One more thing and then I’ll leave you with it.
The AI section of this report is actually pretty good. Better than I expected. It doesn’t do the thing where AI is either going to take every job or is totally overhyped, it lands on the honest middle ground: AI transforms work, reshapes what tasks a job involves, without typically eliminating the occupation entirely. Clerical work is more exposed than care work. Data processing is more exposed than human interaction. That’s roughly right.
And then the action plan has not one single concrete thing about AI literacy. Not one. The report says this is urgent, says it should be happening at every level of education, cites researchers who are pretty worried about it. And then the plan just moves on to the next section.
The workers most exposed to AI-driven disruption are the exact same workers who are already the most precarious. The cashier at $16 an hour is more vulnerable than the financial manager at $62. If we’re not building AI literacy into the programs aimed at low-income job seekers right now, today, we’re going to be sitting with a much harder version of this conversation in a few years.

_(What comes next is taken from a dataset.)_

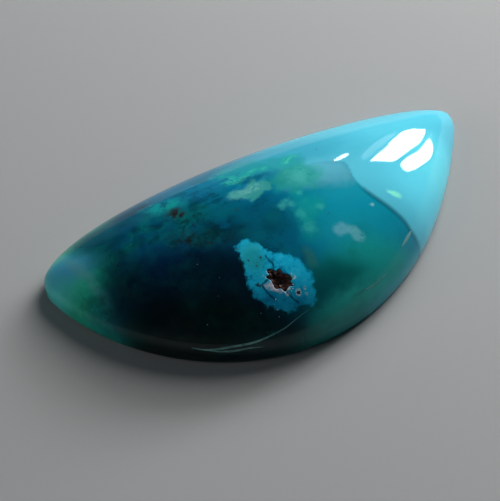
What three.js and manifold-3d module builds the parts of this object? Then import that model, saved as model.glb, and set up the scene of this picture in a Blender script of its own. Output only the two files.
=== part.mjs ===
// A polished freeform cabochon of gem silica: a blue-green chalcedony coloured by copper.
// The plan is a half moon with two soft points, a low upright wall and a smooth crowned dome.
// One small open vug breaks the dome near its fuller edge, lined with dark copper-ore crystals.
// Millimetres, +Z up, +X along the stone from its blunt tip to its sharp tip, origin under its middle.
import * as THREE from 'three';
import { mergeVertices } from 'three/addons/utils/BufferGeometryUtils.js';
import Module from 'manifold-3d';

// Driving dimensions of the stone
const LENGTH = 36; // between the two tips, before they are rounded
const HEIGHT = 6.2; // flat back to the crown of the dome
const WALL_TOP = 0.9; // where the upright wall ends and the dome begins
const BACK_BEVEL = 0.3; // small ground edge around the flat back
const TIP_ROUNDING = 0.9; // how far from a tip its rounding starts

// The plan's two long edges are cubic curves between the tips, which lie on the X axis
const LEFT_TIP = new THREE.Vector2(-LENGTH / 2, 0);
const RIGHT_TIP = new THREE.Vector2(LENGTH / 2, 0);
const NEAR_PULLS = [new THREE.Vector2(-16.0, -10.9), new THREE.Vector2(1.2, -23.8)];
const FAR_PULLS = [new THREE.Vector2(21.1, 4.3), new THREE.Vector2(-16.3, 6.4)];

// The dome: its rings pass from the outline to an oval as they climb
const DOME_FULLNESS = 2.3; // power of the distance from the middle
const DOME_SHOULDER = 1.7; // root of the height, lower is softer
const OVAL_SHARE = 0.92; // the oval's size against the outline's box
const POINTS_AROUND = 112;
const DOME_RINGS = 22;

// The vug, about its own middle on the dome, with its long axis turned in plan
const VUG_PLACE = new THREE.Vector2(-3.95, -5.43);
const VUG_HALF_LENGTH = 0.97;
const VUG_HALF_WIDTH = 0.62;
const VUG_TURN = THREE.MathUtils.degToRad(121);
const VUG_DEPTH = 0.8;
const VUG_LOBES = [
  { count: 3, height: 0.08, turn: 0.4 },
  { count: 7, height: 0.12, turn: 1.9 },
  { count: 11, height: 0.05, turn: 0.2 },
];
const VUG_POINTS = 44;
// Each step down the vug's wall: depth as a share of its full depth, and width as a share of its mouth
const VUG_STEPS = [[-0.9, 1.0], [0.1, 1.0], [0.55, 0.86], [0.85, 0.62], [1.0, 0.3]];

// The crystals in it
const CRUST_GAP = 0.06; // clear of the stone all round
const CRUST_TOP = 0.5; // depth of the crust's bed, as a share of the vug's depth
const CRYSTAL_COUNT = 34;
const CRYSTAL_SIZES = [0.1, 0.2]; // smallest and largest, centre to corner
const CRYSTAL_SINK = 0.35; // share of a crystal that is buried in the bed
const CRYSTAL_REACH = 0.85; // how far out the outermost crystal stands, as a share of the mouth
const GOLDEN_ANGLE = Math.PI * (3 - Math.sqrt(5)); // spreads the crystals evenly

// Colours seen in the stone
const STONE_COLOUR = 0x0f7f93;
const CRYSTAL_COLOUR = 0x2a0f0c;

const wasm = await Module();
wasm.setup();

// A repeatable random number between 0 and 1 for each index
function scatter(index, salt) {
  const wave = Math.sin(index * 127.1 + salt * 311.7) * 43758.5453;
  return wave - Math.floor(wave);
}

// The part of a curve that lies outside both tips' roundings
function trimmed(curve) {
  const outsideTips = (p) =>
    p.distanceTo(LEFT_TIP) > TIP_ROUNDING && p.distanceTo(RIGHT_TIP) > TIP_ROUNDING;
  return curve.getPoints(400).filter(outsideTips);
}

// The rounding at a tip, without its two end points
function rounding(from, tip, to) {
  return new THREE.QuadraticBezierCurve(from, tip, to).getPoints(12).slice(1, -1);
}

// Points at equal steps along a closed line
function evenlySpaced(points, count) {
  const lengths = [0];
  points.forEach((p, i) => lengths.push(lengths[i] + p.distanceTo(points[(i + 1) % points.length])));
  const total = lengths[points.length];
  const spaced = [];
  let segment = 0;
  for (let i = 0; i < count; i += 1) {
    const along = (total * i) / count;
    while (lengths[segment + 1] < along) segment += 1;
    const share = (along - lengths[segment]) / (lengths[segment + 1] - lengths[segment]);
    const next = points[(segment + 1) % points.length];
    spaced.push(points[segment].clone().lerp(next, share));
  }
  return spaced;
}

// The stone's plan, anticlockwise seen from above, centred on its own box
function stoneOutline() {
  const near = trimmed(new THREE.CubicBezierCurve(LEFT_TIP, ...NEAR_PULLS, RIGHT_TIP));
  const far = trimmed(new THREE.CubicBezierCurve(RIGHT_TIP, ...FAR_PULLS, LEFT_TIP));
  const rightEnd = rounding(near[near.length - 1], RIGHT_TIP, far[0]);
  const leftEnd = rounding(far[far.length - 1], LEFT_TIP, near[0]);
  const outline = evenlySpaced([...near, ...rightEnd, ...far, ...leftEnd], POINTS_AROUND);
  const middle = new THREE.Box2().setFromPoints(outline).getCenter(new THREE.Vector2());
  return outline.map((p) => p.clone().sub(middle));
}

// A closed solid through rings of equal point counts, from the lowest ring to the highest,
// each end closed by a fan about the point given for it
function loft(rings, bottom, top) {
  const count = rings[0].length;
  const corners = [];
  const face = (a, b, c) => corners.push(...a.toArray(), ...b.toArray(), ...c.toArray());
  for (let i = 0; i < count; i += 1) {
    const j = (i + 1) % count;
    face(bottom, rings[0][j], rings[0][i]);
    for (let k = 0; k + 1 < rings.length; k += 1) {
      face(rings[k][i], rings[k][j], rings[k + 1][j]);
      face(rings[k][i], rings[k + 1][j], rings[k + 1][i]);
    }
    face(top, rings[rings.length - 1][i], rings[rings.length - 1][j]);
  }
  const geometry = new THREE.BufferGeometry();
  geometry.setAttribute('position', new THREE.Float32BufferAttribute(corners, 3));
  return mergeVertices(geometry, 1e-6);
}

// The whole stone before the vug is cut
function stoneBlank() {
  const outline = stoneOutline();
  const half = new THREE.Box2().setFromPoints(outline).getSize(new THREE.Vector2()).divideScalar(2);
  const oval = outline.map((p) => {
    const angle = Math.atan2(p.y / half.y, p.x / half.x);
    return new THREE.Vector2(half.x * Math.cos(angle), half.y * Math.sin(angle)).multiplyScalar(OVAL_SHARE);
  });
  const bevelled = (p) =>
    new THREE.Vector3(p.x * (1 - BACK_BEVEL / half.x), p.y * (1 - BACK_BEVEL / half.y), 0);
  const rings = [outline.map(bevelled), outline.map((p) => new THREE.Vector3(p.x, p.y, BACK_BEVEL))];
  for (let k = 0; k < DOME_RINGS; k += 1) {
    // Rings crowd towards the edge, where the dome is steepest, and turn into the oval inwards
    const spread = Math.cos((k / DOME_RINGS) * (Math.PI / 2));
    const rise = (1 - spread ** DOME_FULLNESS) ** (1 / DOME_SHOULDER);
    const height = WALL_TOP + (HEIGHT - WALL_TOP) * rise;
    rings.push(outline.map((p, i) => {
      const flat = oval[i].clone().lerp(p, spread).multiplyScalar(spread);
      return new THREE.Vector3(flat.x, flat.y, height);
    }));
  }
  return loft(rings, new THREE.Vector3(0, 0, 0), new THREE.Vector3(0, 0, HEIGHT));
}

// Where the vug opens: a frame with its Z along the dome's outward direction
function vugFrame(blank) {
  const probe = new THREE.Mesh(blank, new THREE.MeshBasicMaterial());
  const above = new THREE.Vector3(VUG_PLACE.x, VUG_PLACE.y, HEIGHT * 2);
  const [hit] = new THREE.Raycaster(above, new THREE.Vector3(0, 0, -1)).intersectObject(probe);
  const out = hit.face.normal.clone();
  const across = new THREE.Vector3(0, 1, 0).cross(out).normalize();
  const along = out.clone().cross(across);
  const turn = new THREE.Matrix4().makeRotationZ(VUG_TURN);
  return new THREE.Matrix4().makeBasis(across, along, out).setPosition(hit.point).multiply(turn);
}

// The vug's jagged mouth, drawn in by a gap where the crust needs one
function vugMouth(gap) {
  const mouth = [];
  for (let i = 0; i < VUG_POINTS; i += 1) {
    const angle = (i / VUG_POINTS) * 2 * Math.PI;
    const waves = VUG_LOBES.map((lobe) => lobe.height * Math.cos(lobe.count * angle + lobe.turn));
    const jag = waves.reduce((sum, wave) => sum + wave, 1);
    const x = (VUG_HALF_LENGTH * jag - gap) * Math.cos(angle);
    const y = (VUG_HALF_WIDTH * jag - gap) * Math.sin(angle);
    mouth.push(new THREE.Vector2(x, y));
  }
  return mouth;
}

// The vug's hollow as a solid, from its bottom up, in its own frame
function vugHollow(gap) {
  const mouth = vugMouth(gap);
  const rings = VUG_STEPS.map(([depth, width]) =>
    mouth.map((p) => new THREE.Vector3(p.x * width, p.y * width, gap - depth * VUG_DEPTH)));
  const heights = VUG_STEPS.map(([depth]) => gap - depth * VUG_DEPTH);
  const bottom = new THREE.Vector3(0, 0, Math.min(...heights));
  const top = new THREE.Vector3(0, 0, Math.max(...heights));
  return loft(rings.reverse(), bottom, top);
}

// A three.js geometry as a manifold solid, and back
function toSolid(geometry) {
  const bare = new THREE.BufferGeometry();
  bare.setAttribute('position', geometry.getAttribute('position').clone());
  bare.setIndex(geometry.getIndex());
  const merged = mergeVertices(bare, 1e-6);
  return new wasm.Manifold(new wasm.Mesh({
    numProp: 3,
    vertProperties: new Float32Array(merged.getAttribute('position').array),
    triVerts: new Uint32Array(merged.getIndex().array),
  }));
}

function toGeometry(solid) {
  const mesh = solid.getMesh();
  const geometry = new THREE.BufferGeometry();
  geometry.setAttribute('position', new THREE.BufferAttribute(new Float32Array(mesh.vertProperties), 3));
  geometry.setIndex(new THREE.BufferAttribute(new Uint32Array(mesh.triVerts), 1));
  geometry.computeVertexNormals();
  return geometry;
}

// One eight-sided crystal, standing out of the crust's bed
function crystal(index) {
  const [smallest, largest] = CRYSTAL_SIZES;
  const size = smallest + (largest - smallest) * scatter(index, 1) ** 2;
  const angle = index * GOLDEN_ANGLE;
  const reach = Math.sqrt((index + 0.5) / CRYSTAL_COUNT) * CRYSTAL_REACH;
  const shape = new THREE.OctahedronGeometry(size, 0);
  shape.rotateX(scatter(index, 2) * Math.PI);
  shape.rotateY(scatter(index, 3) * Math.PI);
  const along = VUG_HALF_LENGTH * reach * Math.cos(angle);
  const across = VUG_HALF_WIDTH * reach * Math.sin(angle);
  const depth = VUG_DEPTH * CRUST_TOP - size * (1 - CRYSTAL_SINK * 2);
  shape.translate(along, across, -depth);
  shape.deleteAttribute('normal');
  shape.deleteAttribute('uv');
  return mergeVertices(shape, 1e-6);
}

// The crystals and the bed that they stand on, cut to the vug with a clear gap
function crystalCrust() {
  const room = toSolid(vugHollow(CRUST_GAP));
  const bedSide = VUG_HALF_LENGTH * 4;
  const bed = new THREE.BoxGeometry(bedSide, bedSide, VUG_DEPTH);
  bed.translate(0, 0, -VUG_DEPTH * (CRUST_TOP + 0.5));
  bed.deleteAttribute('normal');
  bed.deleteAttribute('uv');
  let crust = toSolid(mergeVertices(bed, 1e-6));
  for (let index = 0; index < CRYSTAL_COUNT; index += 1) {
    crust = crust.add(toSolid(crystal(index)));
  }
  // A crystal's far corner may lie behind a jag of the wall, so only the joined body is kept
  const [joined] = crust.intersect(room).decompose().sort((a, b) => b.volume() - a.volume());
  return toGeometry(joined);
}

const blank = stoneBlank();
const toVug = vugFrame(blank);
const stone = new THREE.Mesh(
  toGeometry(toSolid(blank).subtract(toSolid(vugHollow(0).applyMatrix4(toVug)))),
  new THREE.MeshStandardMaterial({ color: STONE_COLOUR, roughness: 0.06, metalness: 0 }),
);
stone.name = 'gem_silica_cabochon';

const crust = new THREE.Mesh(
  crystalCrust().applyMatrix4(toVug),
  new THREE.MeshStandardMaterial({ color: CRYSTAL_COLOUR, roughness: 0.35, metalness: 0 }),
);
crust.name = 'vug_crystals';

const gemSilica = new THREE.Group();
gemSilica.add(stone, crust);

export default gemSilica;
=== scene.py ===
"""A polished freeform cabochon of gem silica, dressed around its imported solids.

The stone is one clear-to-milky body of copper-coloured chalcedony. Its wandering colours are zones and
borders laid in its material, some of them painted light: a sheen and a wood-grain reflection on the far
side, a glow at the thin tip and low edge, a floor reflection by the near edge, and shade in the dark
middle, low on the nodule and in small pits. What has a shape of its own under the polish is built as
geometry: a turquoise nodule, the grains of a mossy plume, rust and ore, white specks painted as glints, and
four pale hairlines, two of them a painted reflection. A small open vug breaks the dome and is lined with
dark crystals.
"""

import logging
import math
from dataclasses import dataclass, field
from enum import Enum

import bpy
import numpy as np
from mathutils import Matrix, Vector, noise
from mathutils.bvhtree import BVHTree


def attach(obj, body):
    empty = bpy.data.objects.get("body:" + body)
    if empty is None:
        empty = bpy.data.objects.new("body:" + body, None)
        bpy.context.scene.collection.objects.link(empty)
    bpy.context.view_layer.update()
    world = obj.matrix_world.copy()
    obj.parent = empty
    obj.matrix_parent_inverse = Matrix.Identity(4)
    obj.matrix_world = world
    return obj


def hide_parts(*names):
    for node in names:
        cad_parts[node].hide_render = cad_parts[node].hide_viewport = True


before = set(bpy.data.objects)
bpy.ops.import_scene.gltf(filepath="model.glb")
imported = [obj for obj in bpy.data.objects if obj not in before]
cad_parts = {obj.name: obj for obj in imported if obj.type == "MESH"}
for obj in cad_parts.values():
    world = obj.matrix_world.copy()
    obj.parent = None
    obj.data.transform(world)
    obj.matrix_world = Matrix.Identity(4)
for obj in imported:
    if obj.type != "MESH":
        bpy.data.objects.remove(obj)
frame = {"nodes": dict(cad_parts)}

Tree = bpy.types.NodeTree
Socket = bpy.types.NodeSocket
Material = bpy.types.Material
Piece = bpy.types.Object

log = logging.getLogger("gem_silica")

MM = 0.001
BODY = "root"
STONE_NODE = "gem_silica_cabochon"
CRYSTAL_NODE = "vug_crystals"
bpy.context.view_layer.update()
# Past this many radii, a distance that the mesh carries tells nothing more
FAR_AWAY = 9.0
# How far down a zone of colour goes, in millimetres: through any stone
ENDLESS = 1e4
# How much of its range from 0 to 1 cloudy noise makes real use of
NOISE_SPREAD = 0.3
FIRST_SEED = 3
SPECK_SEED = 5
CRYSTAL_SEED = 7


class Slot(Enum):
    """The record's material slots."""

    GEM = "gem_silica"
    ORE = "copper_ore_crystals"


def linear(code: str) -> tuple[float, float, float, float]:
    """Turns an sRGB hex colour to linear light.

    Args:
        code: Six hex digits, such as "1B8FA6".

    Returns:
        Red, green, blue and an alpha of 1.
    """
    parts = [int(code[i : i + 2], 16) / 255 for i in (0, 2, 4)]
    red, green, blue = (c / 12.92 if c <= 0.04045 else ((c + 0.055) / 1.055) ** 2.4 for c in parts)
    return red, green, blue, 1.0


def direction(compass: float, climb: float) -> Vector:
    """The direction at a compass angle from +Y towards +X, and a climb from the horizon, in degrees."""
    round_by, up = math.radians(compass), math.radians(climb)
    return Vector((math.sin(round_by) * math.cos(up), math.cos(round_by) * math.cos(up), math.sin(up)))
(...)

And we’ll have seen it coming.
I want to be fair about something. The Eastern Ontario Training Board is doing real work. They concretely help the people in our area by opening doors and opportunities. I know first hand how effective they are. My son went through one of their programs and landed a fantastic Job, and it wasn’t a minimum wage job. The data in this plan is solid. The problems are described accurately. But there’s a version of this document that looks at everything it just found, the aging workforce, the wage stagnation, the poverty of the people using employment services, the coming slowdown in immigration, the AI transition nobody is preparing for, and says clearly: we need to escalate. We need to make noise. The tools we’ve been using are not enough anymore.
This version doesn’t quite get there.
It describes a slow emergency with the tone of a stable situation. And in Eastern Ontario in 2026, with everything that’s happening, I’m not sure we have the luxury of that anymore.